***** Source records

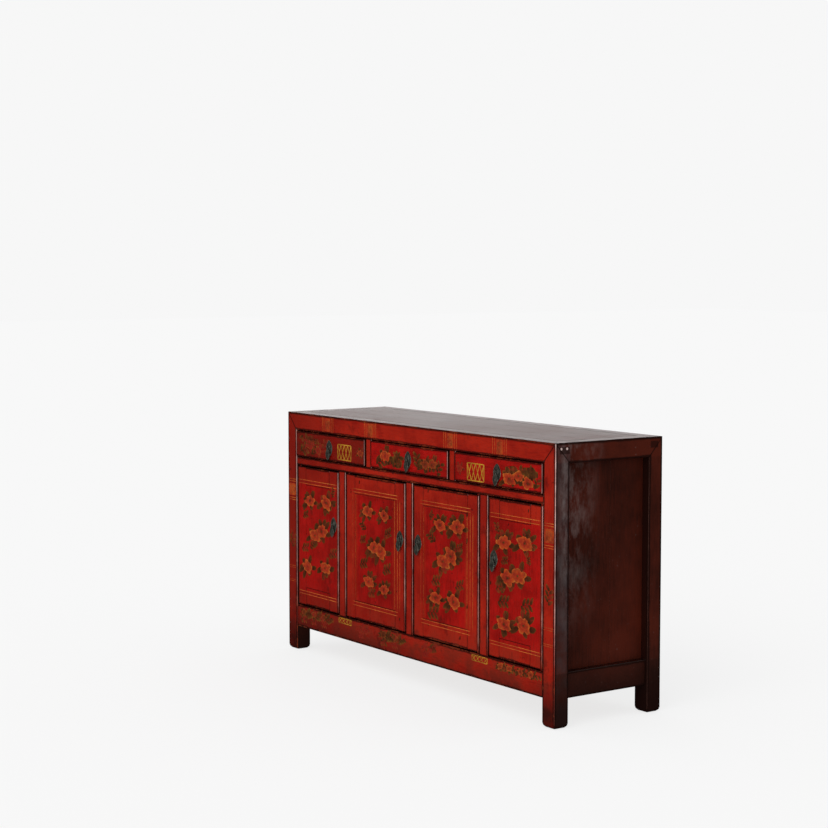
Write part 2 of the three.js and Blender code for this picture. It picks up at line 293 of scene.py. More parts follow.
def dark_film(f, noises):
    """Umber and oxblood, then each mark mixed in by its own mask. Gives the colour and the mask of
    the rubbing, which is also rougher."""
    broad, mottle, grain, speck = noises
    side, depth, height = f.axis("X"), f.axis("Y"), f.axis("Z")
    outward, from_front, from_back = side.size(), depth - FRONT, BACK - depth
    soft = f.noise(f.place(), 6.0, 5.0, 0.6)
    warmth = (broad * 0.35 + soft * 0.4 + grain * 0.25).over(0.40, 0.62)
    dark = f.mix(warmth + (height - TOP_Z).over(0.0, 5 * MM) * 0.4, UMBER, OXBLOOD)

    zone = (from_front - 0.004).over(0.0, 0.03) * (0.20 - from_front).over(0.0, 0.13)
    zone = zone * (height - 0.22).over(0.0, 0.40) * (outward - (RIGHT - 0.030)).over(0.0, 2 * MM)
    rubbed = f.noise(f.stretched((1, 2.2, 1.0)), 10.0, 7.0, 0.76).over(0.44, 0.72) * zone
    # painted sheen: the outer faces of the front posts are greyed, standing in for the pale room they would
    # mirror
    post_side_sheen = (outward - (RIGHT - 2 * MM)).over(0.0, MM) * mottle.over(0.30, 0.60)
    post_side_sheen = post_side_sheen * (POST[1] + 0.004 - from_front).over(0.0, 0.006)
    dark = f.mix(post_side_sheen * 0.6, dark, rgb(52, 48, 50))
    low_down = (LOW_RAIL_TOP + MM - height).over(0.0, 2 * MM)
    dark = f.mix(low_down * 0.45, dark, rgb(30, 16, 12))
    dark = f.mix(rubbed * 0.48, dark, CHALK_AND_HIGHLIGHT)
    dark = f.mix(speck.over(0.72, 0.76) * 0.25, dark, CHALK_AND_HIGHLIGHT)

    tenons = band(from_front, 0.015, 0.055, MM) + band(from_back, 0.018, 0.050, MM)
    tenons = tenons * band(height, 0.826, 0.848, MM) * (outward - (RIGHT - MM)).over(0, 0.5 * MM)
    dark = f.mix(tenons * 0.7, dark, SOOT_AND_SHADE)
    # painted highlight along the upper arris of the bottom side rails
    ledge_highlight = band(height, LOW_RAIL_TOP - 2 * MM, LOW_RAIL_TOP + MM, 0.5 * MM)
    ledge_highlight = ledge_highlight * band(outward, RIGHT - 0.013, RIGHT - 0.007, MM)
    dark = f.mix(ledge_highlight * 0.5, dark, CHALK_AND_HIGHLIGHT)
    apart, raised = (from_front - 0.033).size() - 0.011, height - 0.842
    pegs = (0.0045 - (apart * apart + raised * raised) ** 0.5).over(0, 1.5 * MM)
    pegs = pegs * (side - (RIGHT - MM)).over(0, 0.5 * MM)
    return f.mix(pegs * 0.7, dark, IVORY_AND_HIGHLIGHT), rubbed


print("dark film: umber with rubbed sides")

# %% [markdown]
# The two films meet by the direction that a surface faces, and wear comes on top: stains at the
# feet, dark arrises, partly handling dirt and partly painted shade that widens the gaps between
# members, with a few chips down to the rust-coloured ground, and dirt in the joints. Painted
# highlights run down the arrises that face right and the near corner of the right front post,
# and painted shade darkens dark faces that look to the front. The film itself is dull on
# upright faces and has a thin clear coat only on faces that look up, where it is polished by use.


# %% Old lacquer
def lacquer(name, stretch):
    """Red where a surface faces the front and dark elsewhere, worn at the edges, with painted highlights
    and painted shade laid on.
    """
    f = Finish(name)
    noises = weather(f, stretch)
    broad, mottle, grain, speck = noises
    side, depth, height = f.axis("X"), f.axis("Y"), f.axis("Z")
    edge, joint, highlight_facing = f.given("edge"), f.given("joint"), f.given("gleam")
    facing = (f.given("front") + (mottle - 0.5) * 0.5).over(0.42, 0.58)
    (red, browned), (dark, rubbed) = red_film(f, noises), dark_film(f, noises)

    colour = f.mix(facing, dark, red)
    stained = (0.15 - height).over(0.0, 0.10) * (mottle * 0.9 + 0.35)
    colour = f.mix(stained * 0.9, colour, SOOT_AND_SHADE)
    # arrises darkened: handling dirt, and painted shade that widens the dark lines of the gaps between
    # members
    handled_and_gap_shade = (edge * 1.05 + (mottle - 0.5) * 0.8 + (speck - 0.5) * 0.3).over(0.40, 0.72)
    colour = f.mix(handled_and_gap_shade * (1 - highlight_facing * 0.7) * 0.88, colour, SOOT_AND_SHADE)
    chipped = (edge * 0.5 + (mottle - 0.5) * 1.6 + (speck - 0.5) * 0.8).over(0.52, 0.60)
    colour = f.mix(chipped * facing * 0.25, colour, RUST)
    dirt = (joint * 0.9 + (mottle - 0.5) * 0.6).over(0.35, 0.75)
    colour = f.mix(dirt * 0.9, colour, SOOT_AND_SHADE)
    # painted highlight: pale lines down arrises turned to the right, towards the light, broken by noise and
    # dimmed low down
    highlight_dimmed_low = (0.55 - height).over(0.0, 0.4) * 0.25 + (0.24 - height).over(0.0, 0.14) * 0.5
    highlight_breakup = (mottle - 0.5) * 1.1 - highlight_dimmed_low
    gleam = (highlight_facing + highlight_breakup).over(0.45, 1.0) * edge.over(0.45, 0.9)
    # painted highlight down the near corner arris of the right front post
    corner = (side - (RIGHT - 2.2 * MM)).over(0, MM) * (FRONT + 2.6 * MM - depth).over(0, MM)
    corner = corner * (height - 0.30).over(0.0, 0.25) * mottle.over(0.38, 0.56)
    colour = f.mix(gleam * 0.46 + corner * 0.4, colour, IVORY_AND_HIGHLIGHT)
    # painted shade on dark faces that look to the front, such as the inner faces of the back posts
    colour = f.mix(f.given("sooty") * 0.85, colour, SOOT_AND_SHADE)

    rough = 0.30 - gleam * 0.14 + mottle * 0.16 + chipped * 0.12 + rubbed * 0.18 + browned * 0.2
    relief = grain * 0.5 + mottle * 0.35 + speck * 0.12 - chipped * 0.25
    return f.set(
        Base_Color=colour,
        Roughness=rough,
        Normal=f.bump(relief, 0.35 * MM, 0.55),
        Specular_IOR_Level=0.12,
        Specular_Tint=(1.0, 0.45, 0.35, 1.0),
        Coat_Weight=f.given("up").over(0.5, 0.95) * 0.25,
        Coat_Roughness=0.36,
    )


UPRIGHT = lacquer("lacquer_upright", (9.0, 9.0, 0.8))
LYING = lacquer("lacquer_lying", (0.8, 9.0, 9.0))
print("lacquers:", UPRIGHT.name, LYING.name)

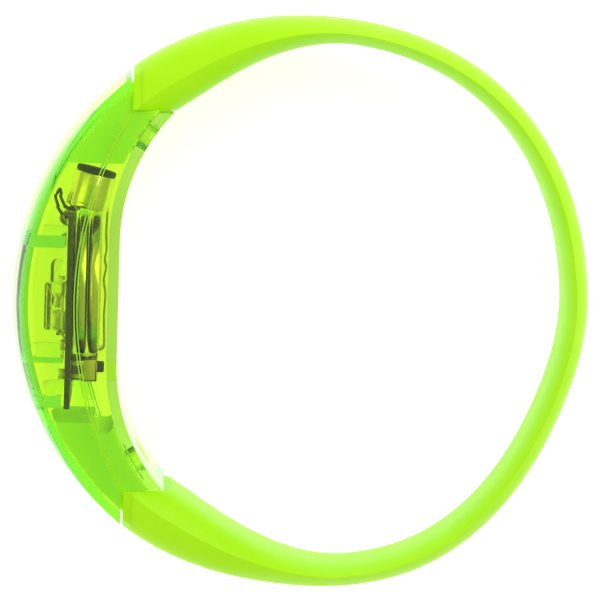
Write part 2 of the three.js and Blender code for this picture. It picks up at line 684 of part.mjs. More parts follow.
function switchKnob() {
  const x = [SWITCH_MOUTH_X - KNOB_FOOT, WRIST_X - WALL - KNOB_SINK];
  return box(x, [KNOB_Y - KNOB / 2, KNOB_Y + KNOB / 2], [KNOB_REST_Z - KNOB / 2, KNOB_REST_Z + KNOB / 2]);
}

// The window in the inner cover through which the knob is reached.
function knobSlot() {
  return solid(box([PARTING_X + 1, 0], ...knobSweep(FIT * 2)));
}

// ---- The wristband ----

const wristband = new THREE.Group();
wristband.add(
  mesh("outer_cover", outerCover(), 0x8fdc28, CLEAR_GREEN),
  mesh("inner_cover", innerCover(), 0x8fdc28, CLEAR_GREEN),
  mesh("strap", strap(), 0xb4f838, { roughness: 0.55 }),
  mesh("circuit_board", circuitBoard(), 0x4a3a1c, { roughness: 0.6 }),
  mesh("outer_cell", cell(OUTER_CELL_X), 0xb8bcb8, METAL),
  mesh("inner_cell", cell(INNER_CELL_X), 0xb8bcb8, METAL),
  mesh("battery_clip", batteryClip(), 0x9a9c90, METAL),
  mesh("microphone_can", rod(micPoint(0), micPoint(MIC_LENGTH), MIC_RADIUS, 32), 0xc8ccc6, METAL),
  mesh(
    "microphone_felt",
    rod(micPoint(MIC_LENGTH + FIT), micPoint(MIC_LENGTH + FIT + FELT_THICKNESS), FELT_RADIUS, 32),
    0x1c1c1c,
    { roughness: 0.95 },
  ),
  mesh("microphone_wire_1", micWire(-1), 0x303030),
  mesh("microphone_wire_2", micWire(1), 0x303030),
  mesh("block_led_lens", blockLens(), 0xe8f4ee, { roughness: 0.08, transparent: true, opacity: 0.4 }),
  mesh("block_led_frame", leadFrame(BLOCK_LED, BLOCK_FRAME), 0x9ea4a4, METAL),
  mesh("tube_led_lens", tubeLens(), 0xe8f4ee, { roughness: 0.08, transparent: true, opacity: 0.4 }),
  mesh("tube_led_frame", leadFrame(TUBE_LED, TUBE_FRAME), 0x9ea4a4, METAL),
  mesh("control_chip", controlChip(), 0x151515, { roughness: 0.4 }),
  mesh("centre_resistor", chipPart(CENTRE_RESISTOR_PLACE, RESISTOR), 0x181818),
  mesh("lower_resistor_1", chipPart(LOWER_RESISTOR_PLACES[0], RESISTOR), 0x181818),
  mesh("lower_resistor_2", chipPart(LOWER_RESISTOR_PLACES[1], RESISTOR), 0x181818),
  mesh("capacitor", chipPart(CAPACITOR_PLACE, CAPACITOR), 0xa8865a),
  mesh("switch_body", switchBody(), 0x8c9696, { roughness: 0.35, metalness: 0.8 }),
  mesh("switch_knob", switchKnob(), 0x202020),
  mesh("upper_screw", screw(1), 0xb0b4b4, METAL),
  mesh("lower_screw", screw(-1), 0xb0b4b4, METAL),
);

export default wristband;
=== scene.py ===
"""Looks for the light-up wristband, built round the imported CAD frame. Sizes here are in millimetres."""

import math

import bmesh
import bpy
from mathutils import Matrix, Vector


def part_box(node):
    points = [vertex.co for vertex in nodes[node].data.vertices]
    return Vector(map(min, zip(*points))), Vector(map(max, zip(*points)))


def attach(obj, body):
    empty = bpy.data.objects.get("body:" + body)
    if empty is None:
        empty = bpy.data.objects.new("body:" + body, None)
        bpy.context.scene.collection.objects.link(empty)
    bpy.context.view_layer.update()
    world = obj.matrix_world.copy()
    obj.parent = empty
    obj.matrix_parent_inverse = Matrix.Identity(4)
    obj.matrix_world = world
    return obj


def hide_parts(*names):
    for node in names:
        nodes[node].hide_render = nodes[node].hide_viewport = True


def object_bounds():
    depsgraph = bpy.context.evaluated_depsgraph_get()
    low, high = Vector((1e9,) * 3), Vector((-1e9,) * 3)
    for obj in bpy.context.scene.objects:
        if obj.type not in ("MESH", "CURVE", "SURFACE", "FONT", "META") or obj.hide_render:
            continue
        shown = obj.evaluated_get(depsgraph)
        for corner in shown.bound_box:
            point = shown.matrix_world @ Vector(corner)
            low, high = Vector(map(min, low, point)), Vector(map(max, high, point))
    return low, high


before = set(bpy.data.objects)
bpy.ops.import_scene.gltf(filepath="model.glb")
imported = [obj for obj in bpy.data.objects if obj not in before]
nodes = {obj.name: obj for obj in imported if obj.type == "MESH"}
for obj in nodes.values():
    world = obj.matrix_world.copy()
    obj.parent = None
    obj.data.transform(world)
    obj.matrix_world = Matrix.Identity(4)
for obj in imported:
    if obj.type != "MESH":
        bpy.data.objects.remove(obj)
cad_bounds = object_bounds()
MM = 0.001


def corners(node):
    """A CAD node's lowest and highest corner, in millimetres."""
    low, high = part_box(node)
    return low / MM, high / MM


# ---- Sizes read from the frame ----

OUTER_HIGH = corners("outer_cover")[1]
INNER_HIGH = corners("inner_cover")[1]
STRAP_LOW, STRAP_HIGH = corners("strap")
BOARD_LOW, BOARD_HIGH = corners("circuit_board")
MIDDLE_Z = OUTER_HIGH.z / 2
RING_RADIUS = STRAP_HIGH.x
MOUTH_X = OUTER_HIGH.x
CASE_HALF_LENGTH = INNER_HIGH.y
FIT = 0.3  # gap round seated pieces, as in the CAD
WALL = 1.5
AXIS_RADIUS = 0.02  # how near a turned profile comes to its own axis


# ---- Materials ----

MOST_BOUNCES = 11  # a ray that has bounced more often goes straight on through clear plastic


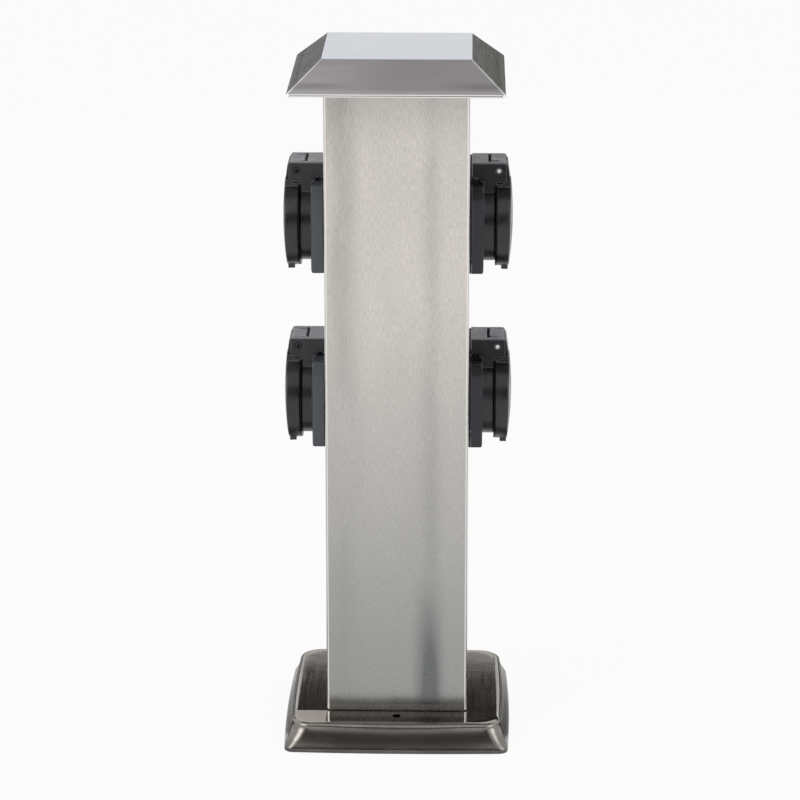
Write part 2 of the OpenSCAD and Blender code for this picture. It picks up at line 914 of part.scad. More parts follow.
// Sleeves behind the pin holes that hug the plug's pins, each with a screw clamp at its back
module line_contacts() {
    front = insert_front - insert_face_t - seat;
    sleeve_r = pin_hole_d / 2 - 0.2;
    color(brass)
        for (side = [-1, 1])
            translate([0, side * pin_hole_pitch / 2, 0])
                difference() {
                    union() {
                        bar_x(insert_back - 1, front, chamber_d / 2 - 0.4);
                        span([line_hole_x - line_clamp_end, -clamp_w / 2, -clamp_w / 2],
                             [insert_back - seat, clamp_w / 2, clamp_w / 2]);
                    }
                    bar_x(pin_end, front + cut, sleeve_r);
                    clamp_cuts(line_hole_x, line_clamp_end);
                }
}

// Clamp screws at the back of each socket: one in each line contact and one in the earth contact
module terminal_screws() {
    color(zinc)
        for (side = [-1, 1], level = [socket_low_z, socket_up_z])
            on_wall(side, level)
                for (pole = [-1:1]) {
                    hole_x = pole == 0 ? earth_hole_x : line_hole_x;
                    end = pole == 0 ? earth_clamp_end : line_clamp_end;
                    translate([hole_x - end, pole * pin_hole_pitch / 2, 0])
                        rotate([0, -90, 0])
                            pan_screw(clamp_screw_d, clamp_head_r, 1.2, end - wire_hole_d / 2 - seat);
                }
}

lid_edge_r = 1;
lid_shell = 2;
dome_chord = lid_r - lid_edge_r;
dome_r = (dome_chord * dome_chord + dome_h * dome_h) / (2 * dome_h);

// Domed disc of the lid with its rim, tab and hub, hollow inside
module lid() {
    color(black)
        leaned()
            difference() {
                union() {
                    lid_disc();
                    lid_tab();
                    lid_arm();
                }
                cheek_room();
                bar_x(lid_in - cut, lid_in + seal_t, seal_out_r + seat);
                lid_hollow();
                at_pin() {
                    bar_y(-block_w, block_w, pin_d / 2 + fit);
                    spring_pocket();
                }
            }
}

// Points of the dome's arc from radius r at the rim to the middle, sunk by a shell's thickness
function dome_arc(r, shell) = [for (i = [11:-1:0])
    let (a = asin(r / (dome_r - shell)) * i / 12)
    [(dome_r - shell) * sin(a), lid_out + dome_h - dome_r + (dome_r - shell) * cos(a)]];

// Rim with a rounded outer edge, closed by a shallow dome
module lid_disc() {
    edge_arc = [for (a = [0:22.5:90])
        [dome_chord + lid_edge_r * cos(a), lid_out - lid_edge_r + lid_edge_r * sin(a)]];
    along_x()
        rotate_extrude()
            polygon(concat([[0, lid_in], [lid_r, lid_in]], edge_arc, dome_arc(dome_chord, 0)));
}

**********

■ Task instructions ■
The lines to return run from the one containing "point = shown.matrix_world" down to the one containing "MOST_BOUNCES = 11"; give them exactly, both included, and no others.

■ Response ■
            point = shown.matrix_world @ Vector(corner)
            low, high = Vector(map(min, low, point)), Vector(map(max, high, point))
    return low, high


before = set(bpy.data.objects)
bpy.ops.import_scene.gltf(filepath="model.glb")
imported = [obj for obj in bpy.data.objects if obj not in before]
nodes = {obj.name: obj for obj in imported if obj.type == "MESH"}
for obj in nodes.values():
    world = obj.matrix_world.copy()
    obj.parent = None
    obj.data.transform(world)
    obj.matrix_world = Matrix.Identity(4)
for obj in imported:
    if obj.type != "MESH":
        bpy.data.objects.remove(obj)
cad_bounds = object_bounds()
MM = 0.001


def corners(node):
    """A CAD node's lowest and highest corner, in millimetres."""
    low, high = part_box(node)
    return low / MM, high / MM


# ---- Sizes read from the frame ----

OUTER_HIGH = corners("outer_cover")[1]
INNER_HIGH = corners("inner_cover")[1]
STRAP_LOW, STRAP_HIGH = corners("strap")
BOARD_LOW, BOARD_HIGH = corners("circuit_board")
MIDDLE_Z = OUTER_HIGH.z / 2
RING_RADIUS = STRAP_HIGH.x
MOUTH_X = OUTER_HIGH.x
CASE_HALF_LENGTH = INNER_HIGH.y
FIT = 0.3  # gap round seated pieces, as in the CAD
WALL = 1.5
AXIS_RADIUS = 0.02  # how near a turned profile comes to its own axis


# ---- Materials ----

MOST_BOUNCES = 11  # a ray that has bounced more often goes straight on through clear plastic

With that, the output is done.